AIM
Reproduce all of the data that follows, character for character.
○ ○ ○ ○ ○
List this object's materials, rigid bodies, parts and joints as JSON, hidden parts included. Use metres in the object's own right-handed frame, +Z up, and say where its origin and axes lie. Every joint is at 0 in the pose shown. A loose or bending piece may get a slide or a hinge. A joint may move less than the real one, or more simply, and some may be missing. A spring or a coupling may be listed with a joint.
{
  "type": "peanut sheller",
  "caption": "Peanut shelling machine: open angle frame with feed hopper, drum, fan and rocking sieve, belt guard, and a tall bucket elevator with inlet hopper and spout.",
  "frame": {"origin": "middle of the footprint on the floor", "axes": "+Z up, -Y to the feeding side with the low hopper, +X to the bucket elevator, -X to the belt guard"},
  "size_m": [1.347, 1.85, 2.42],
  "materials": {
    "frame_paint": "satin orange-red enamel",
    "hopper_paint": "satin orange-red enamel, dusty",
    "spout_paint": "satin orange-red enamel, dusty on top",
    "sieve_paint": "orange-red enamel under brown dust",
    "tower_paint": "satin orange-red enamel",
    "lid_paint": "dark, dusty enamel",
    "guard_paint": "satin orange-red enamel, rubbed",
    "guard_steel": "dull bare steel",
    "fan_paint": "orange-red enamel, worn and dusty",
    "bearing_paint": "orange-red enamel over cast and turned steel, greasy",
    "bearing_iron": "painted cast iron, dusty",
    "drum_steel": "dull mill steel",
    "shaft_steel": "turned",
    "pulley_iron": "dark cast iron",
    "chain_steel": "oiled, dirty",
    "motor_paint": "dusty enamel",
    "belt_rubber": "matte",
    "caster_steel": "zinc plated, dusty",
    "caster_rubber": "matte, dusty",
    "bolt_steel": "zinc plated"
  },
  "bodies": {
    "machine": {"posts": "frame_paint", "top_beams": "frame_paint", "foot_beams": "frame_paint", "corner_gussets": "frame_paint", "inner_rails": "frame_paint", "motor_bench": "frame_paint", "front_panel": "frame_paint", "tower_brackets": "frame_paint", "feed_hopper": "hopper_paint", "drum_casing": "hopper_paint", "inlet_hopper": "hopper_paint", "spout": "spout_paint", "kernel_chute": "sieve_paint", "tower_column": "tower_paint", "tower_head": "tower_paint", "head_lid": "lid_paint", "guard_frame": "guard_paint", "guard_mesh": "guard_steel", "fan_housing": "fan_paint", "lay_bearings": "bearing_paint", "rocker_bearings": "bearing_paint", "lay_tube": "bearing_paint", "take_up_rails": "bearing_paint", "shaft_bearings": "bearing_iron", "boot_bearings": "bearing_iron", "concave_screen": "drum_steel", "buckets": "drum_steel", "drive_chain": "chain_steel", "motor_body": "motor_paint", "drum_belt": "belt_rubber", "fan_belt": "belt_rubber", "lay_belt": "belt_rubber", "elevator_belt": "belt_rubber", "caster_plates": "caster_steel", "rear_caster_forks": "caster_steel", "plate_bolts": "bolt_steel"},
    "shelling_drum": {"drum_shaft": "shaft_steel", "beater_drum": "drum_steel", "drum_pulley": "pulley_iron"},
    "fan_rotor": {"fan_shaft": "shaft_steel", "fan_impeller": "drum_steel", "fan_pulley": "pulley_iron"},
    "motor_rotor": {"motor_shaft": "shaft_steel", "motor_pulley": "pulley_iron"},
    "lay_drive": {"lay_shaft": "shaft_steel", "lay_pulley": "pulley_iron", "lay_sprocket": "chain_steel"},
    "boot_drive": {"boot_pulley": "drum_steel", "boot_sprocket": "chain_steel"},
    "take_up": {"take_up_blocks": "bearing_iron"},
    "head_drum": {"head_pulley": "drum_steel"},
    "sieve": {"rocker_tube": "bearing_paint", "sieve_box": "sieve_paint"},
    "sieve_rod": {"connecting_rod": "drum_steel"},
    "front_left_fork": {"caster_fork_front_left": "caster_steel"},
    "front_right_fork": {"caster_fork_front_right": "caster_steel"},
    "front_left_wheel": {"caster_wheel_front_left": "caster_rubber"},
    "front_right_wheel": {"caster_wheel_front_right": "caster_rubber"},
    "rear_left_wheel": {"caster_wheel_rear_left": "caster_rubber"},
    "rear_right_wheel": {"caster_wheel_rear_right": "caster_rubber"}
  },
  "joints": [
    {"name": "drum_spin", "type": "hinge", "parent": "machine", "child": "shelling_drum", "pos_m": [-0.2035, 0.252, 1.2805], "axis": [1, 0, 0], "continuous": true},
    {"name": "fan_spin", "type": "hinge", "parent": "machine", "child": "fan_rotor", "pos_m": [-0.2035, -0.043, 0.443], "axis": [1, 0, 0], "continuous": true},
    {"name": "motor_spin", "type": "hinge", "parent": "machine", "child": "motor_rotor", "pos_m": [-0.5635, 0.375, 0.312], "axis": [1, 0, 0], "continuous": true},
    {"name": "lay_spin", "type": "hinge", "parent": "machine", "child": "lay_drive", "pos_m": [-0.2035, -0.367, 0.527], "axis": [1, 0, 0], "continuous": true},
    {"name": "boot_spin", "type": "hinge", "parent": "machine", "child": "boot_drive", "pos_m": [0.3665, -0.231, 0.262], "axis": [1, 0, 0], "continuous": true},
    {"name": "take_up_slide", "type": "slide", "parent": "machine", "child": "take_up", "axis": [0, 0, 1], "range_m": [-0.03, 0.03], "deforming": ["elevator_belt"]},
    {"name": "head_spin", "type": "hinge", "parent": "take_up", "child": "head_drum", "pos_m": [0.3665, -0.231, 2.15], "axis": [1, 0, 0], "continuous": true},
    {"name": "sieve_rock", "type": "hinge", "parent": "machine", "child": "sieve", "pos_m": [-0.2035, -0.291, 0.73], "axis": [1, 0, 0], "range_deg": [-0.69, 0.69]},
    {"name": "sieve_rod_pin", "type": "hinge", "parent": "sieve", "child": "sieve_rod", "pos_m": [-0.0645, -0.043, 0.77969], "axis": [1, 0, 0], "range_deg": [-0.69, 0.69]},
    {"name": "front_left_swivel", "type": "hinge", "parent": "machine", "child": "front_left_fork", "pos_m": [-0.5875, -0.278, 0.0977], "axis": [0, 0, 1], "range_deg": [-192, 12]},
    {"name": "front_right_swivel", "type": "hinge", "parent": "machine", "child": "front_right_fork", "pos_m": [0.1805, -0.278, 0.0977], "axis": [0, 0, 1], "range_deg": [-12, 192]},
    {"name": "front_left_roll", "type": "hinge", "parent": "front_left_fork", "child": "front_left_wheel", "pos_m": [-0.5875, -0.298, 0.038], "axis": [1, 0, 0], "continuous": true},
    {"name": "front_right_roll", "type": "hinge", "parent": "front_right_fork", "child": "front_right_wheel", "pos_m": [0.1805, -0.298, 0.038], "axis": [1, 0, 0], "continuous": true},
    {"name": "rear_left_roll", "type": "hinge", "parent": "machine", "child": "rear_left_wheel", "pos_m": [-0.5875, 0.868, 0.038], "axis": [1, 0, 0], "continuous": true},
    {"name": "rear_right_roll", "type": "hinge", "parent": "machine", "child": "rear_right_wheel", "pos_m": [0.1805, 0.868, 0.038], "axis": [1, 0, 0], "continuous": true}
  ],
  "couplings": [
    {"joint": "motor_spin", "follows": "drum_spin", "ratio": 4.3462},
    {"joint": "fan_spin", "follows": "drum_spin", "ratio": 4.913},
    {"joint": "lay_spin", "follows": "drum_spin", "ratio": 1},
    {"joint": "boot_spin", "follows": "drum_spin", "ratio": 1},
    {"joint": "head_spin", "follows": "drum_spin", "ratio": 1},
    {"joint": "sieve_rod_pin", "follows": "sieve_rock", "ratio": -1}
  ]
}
○ ○ ○ ○ ○
EXERCISE RESULT
List this object's materials, rigid bodies, parts and joints as JSON, hidden parts included. Use metres in the object's own right-handed frame, +Z up, and say where its origin and axes lie. Every joint is at 0 in the pose shown. A loose or bending piece may get a slide or a hinge. A joint may move less than the real one, or more simply, and some may be missing. A spring or a coupling may be listed with a joint.
{
  "type": "peanut sheller",
  "caption": "Peanut shelling machine: open angle frame with feed hopper, drum, fan and rocking sieve, belt guard, and a tall bucket elevator with inlet hopper and spout.",
  "frame": {"origin": "middle of the footprint on the floor", "axes": "+Z up, -Y to the feeding side with the low hopper, +X to the bucket elevator, -X to the belt guard"},
  "size_m": [1.347, 1.85, 2.42],
  "materials": {
    "frame_paint": "satin orange-red enamel",
    "hopper_paint": "satin orange-red enamel, dusty",
    "spout_paint": "satin orange-red enamel, dusty on top",
    "sieve_paint": "orange-red enamel under brown dust",
    "tower_paint": "satin orange-red enamel",
    "lid_paint": "dark, dusty enamel",
    "guard_paint": "satin orange-red enamel, rubbed",
    "guard_steel": "dull bare steel",
    "fan_paint": "orange-red enamel, worn and dusty",
    "bearing_paint": "orange-red enamel over cast and turned steel, greasy",
    "bearing_iron": "painted cast iron, dusty",
    "drum_steel": "dull mill steel",
    "shaft_steel": "turned",
    "pulley_iron": "dark cast iron",
    "chain_steel": "oiled, dirty",
    "motor_paint": "dusty enamel",
    "belt_rubber": "matte",
    "caster_steel": "zinc plated, dusty",
    "caster_rubber": "matte, dusty",
    "bolt_steel": "zinc plated"
  },
  "bodies": {
    "machine": {"posts": "frame_paint", "top_beams": "frame_paint", "foot_beams": "frame_paint", "corner_gussets": "frame_paint", "inner_rails": "frame_paint", "motor_bench": "frame_paint", "front_panel": "frame_paint", "tower_brackets": "frame_paint", "feed_hopper": "hopper_paint", "drum_casing": "hopper_paint", "inlet_hopper": "hopper_paint", "spout": "spout_paint", "kernel_chute": "sieve_paint", "tower_column": "tower_paint", "tower_head": "tower_paint", "head_lid": "lid_paint", "guard_frame": "guard_paint", "guard_mesh": "guard_steel", "fan_housing": "fan_paint", "lay_bearings": "bearing_paint", "rocker_bearings": "bearing_paint", "lay_tube": "bearing_paint", "take_up_rails": "bearing_paint", "shaft_bearings": "bearing_iron", "boot_bearings": "bearing_iron", "concave_screen": "drum_steel", "buckets": "drum_steel", "drive_chain": "chain_steel", "motor_body": "motor_paint", "drum_belt": "belt_rubber", "fan_belt": "belt_rubber", "lay_belt": "belt_rubber", "elevator_belt": "belt_rubber", "caster_plates": "caster_steel", "rear_caster_forks": "caster_steel", "plate_bolts": "bolt_steel"},
    "shelling_drum": {"drum_shaft": "shaft_steel", "beater_drum": "drum_steel", "drum_pulley": "pulley_iron"},
    "fan_rotor": {"fan_shaft": "shaft_steel", "fan_impeller": "drum_steel", "fan_pulley": "pulley_iron"},
    "motor_rotor": {"motor_shaft": "shaft_steel", "motor_pulley": "pulley_iron"},
    "lay_drive": {"lay_shaft": "shaft_steel", "lay_pulley": "pulley_iron", "lay_sprocket": "chain_steel"},
    "boot_drive": {"boot_pulley": "drum_steel", "boot_sprocket": "chain_steel"},
    "take_up": {"take_up_blocks": "bearing_iron"},
    "head_drum": {"head_pulley": "drum_steel"},
    "sieve": {"rocker_tube": "bearing_paint", "sieve_box": "sieve_paint"},
    "sieve_rod": {"connecting_rod": "drum_steel"},
    "front_left_fork": {"caster_fork_front_left": "caster_steel"},
    "front_right_fork": {"caster_fork_front_right": "caster_steel"},
    "front_left_wheel": {"caster_wheel_front_left": "caster_rubber"},
    "front_right_wheel": {"caster_wheel_front_right": "caster_rubber"},
    "rear_left_wheel": {"caster_wheel_rear_left": "caster_rubber"},
    "rear_right_wheel": {"caster_wheel_rear_right": "caster_rubber"}
  },
  "joints": [
    {"name": "drum_spin", "type": "hinge", "parent": "machine", "child": "shelling_drum", "pos_m": [-0.2035, 0.252, 1.2805], "axis": [1, 0, 0], "continuous": true},
    {"name": "fan_spin", "type": "hinge", "parent": "machine", "child": "fan_rotor", "pos_m": [-0.2035, -0.043, 0.443], "axis": [1, 0, 0], "continuous": true},
    {"name": "motor_spin", "type": "hinge", "parent": "machine", "child": "motor_rotor", "pos_m": [-0.5635, 0.375, 0.312], "axis": [1, 0, 0], "continuous": true},
    {"name": "lay_spin", "type": "hinge", "parent": "machine", "child": "lay_drive", "pos_m": [-0.2035, -0.367, 0.527], "axis": [1, 0, 0], "continuous": true},
    {"name": "boot_spin", "type": "hinge", "parent": "machine", "child": "boot_drive", "pos_m": [0.3665, -0.231, 0.262], "axis": [1, 0, 0], "continuous": true},
    {"name": "take_up_slide", "type": "slide", "parent": "machine", "child": "take_up", "axis": [0, 0, 1], "range_m": [-0.03, 0.03], "deforming": ["elevator_belt"]},
    {"name": "head_spin", "type": "hinge", "parent": "take_up", "child": "head_drum", "pos_m": [0.3665, -0.231, 2.15], "axis": [1, 0, 0], "continuous": true},
    {"name": "sieve_rock", "type": "hinge", "parent": "machine", "child": "sieve", "pos_m": [-0.2035, -0.291, 0.73], "axis": [1, 0, 0], "range_deg": [-0.69, 0.69]},
    {"name": "sieve_rod_pin", "type": "hinge", "parent": "sieve", "child": "sieve_rod", "pos_m": [-0.0645, -0.043, 0.77969], "axis": [1, 0, 0], "range_deg": [-0.69, 0.69]},
    {"name": "front_left_swivel", "type": "hinge", "parent": "machine", "child": "front_left_fork", "pos_m": [-0.5875, -0.278, 0.0977], "axis": [0, 0, 1], "range_deg": [-192, 12]},
    {"name": "front_right_swivel", "type": "hinge", "parent": "machine", "child": "front_right_fork", "pos_m": [0.1805, -0.278, 0.0977], "axis": [0, 0, 1], "range_deg": [-12, 192]},
    {"name": "front_left_roll", "type": "hinge", "parent": "front_left_fork", "child": "front_left_wheel", "pos_m": [-0.5875, -0.298, 0.038], "axis": [1, 0, 0], "continuous": true},
    {"name": "front_right_roll", "type": "hinge", "parent": "front_right_fork", "child": "front_right_wheel", "pos_m": [0.1805, -0.298, 0.038], "axis": [1, 0, 0], "continuous": true},
    {"name": "rear_left_roll", "type": "hinge", "parent": "machine", "child": "rear_left_wheel", "pos_m": [-0.5875, 0.868, 0.038], "axis": [1, 0, 0], "continuous": true},
    {"name": "rear_right_roll", "type": "hinge", "parent": "machine", "child": "rear_right_wheel", "pos_m": [0.1805, 0.868, 0.038], "axis": [1, 0, 0], "continuous": true}
  ],
  "couplings": [
    {"joint": "motor_spin", "follows": "drum_spin", "ratio": 4.3462},
    {"joint": "fan_spin", "follows": "drum_spin", "ratio": 4.913},
    {"joint": "lay_spin", "follows": "drum_spin", "ratio": 1},
    {"joint": "boot_spin", "follows": "drum_spin", "ratio": 1},
    {"joint": "head_spin", "follows": "drum_spin", "ratio": 1},
    {"joint": "sieve_rod_pin", "follows": "sieve_rock", "ratio": -1}
  ]
}